Anche a Equitalia i dipendenti sono assunti senza concorso, compresi i dirigenti. Prima di luglio erano, come detto, 95 ora sono 91, compresi i sette di Equitalia giustizia. La loro retribuzione fino a giugno 2016 aveva due voci: fisso e variabile legato agli obiettivi. Dal primo luglio, invece, si è passati a un nuovo modello che comprende: il fìsso, il variabile legato al ruolo e quindi il variabile legato agli obiettivi raggiunti. L’anno scorso il 2,5 per cento dei dirigenti ha fatto bingo e si è portato a casa il massimo dei premi, compresi quelli legati alla riscossione.
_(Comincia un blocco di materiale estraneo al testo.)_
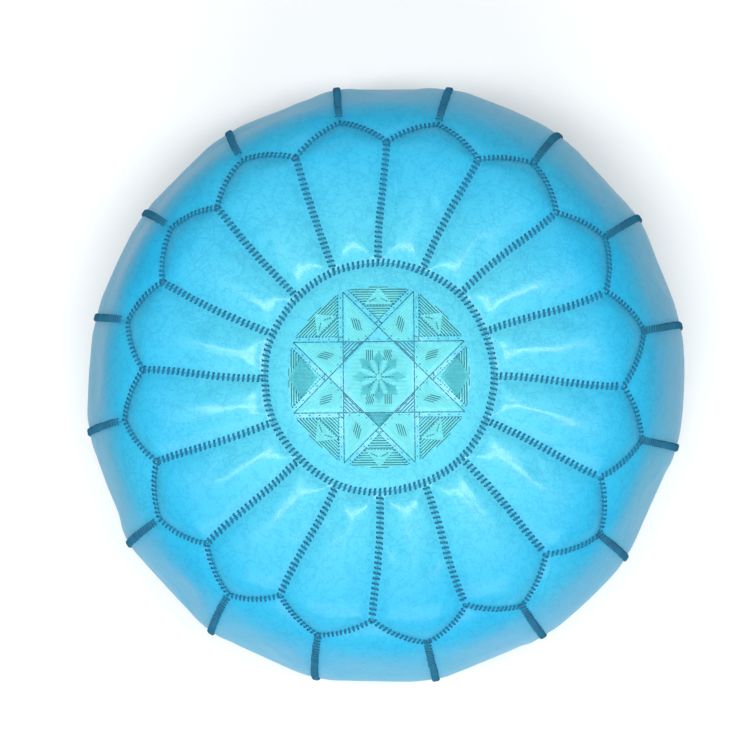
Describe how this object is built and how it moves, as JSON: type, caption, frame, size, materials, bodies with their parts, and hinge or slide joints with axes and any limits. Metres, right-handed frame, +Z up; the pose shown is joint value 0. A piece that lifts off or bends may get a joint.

Più spremi il contribuente e più guadagni.
Ma a Equitalia non ci stanno a passare da brutti e cattivi: «Con la riforma è previsto un risparmio sugli stipendi dei dirigenti di 2 milioni di euro in un anno. Inoltre prima i cda erano tre, ora è uno solo e i suoi cinque componenti non incassano quasi nulla. Infatti o hanno rinunciato ai 18.000 euro di rimborso o non li percepiscono in quanto dirigenti pubblici». A Equitalia ammettono che c’erano molti privilegi da tagliare e che Ruffini & c. hanno iniziato a farlo: è stata eliminata la vecchia flotta di 68 auto in dotazione ai dirigenti (risparmio 600.000 euro), eliminate le carte di credito, mentre i soggiorni in albergo ora hanno un tetto di 100 euro a notte nelle grandi città e di 90 nelle altre. Anche mangiare nei ristoranti per i «vampiri» di Equitalia è ora un po’ meno gratificante. Possono spendere «solo» 36 euro a pasto.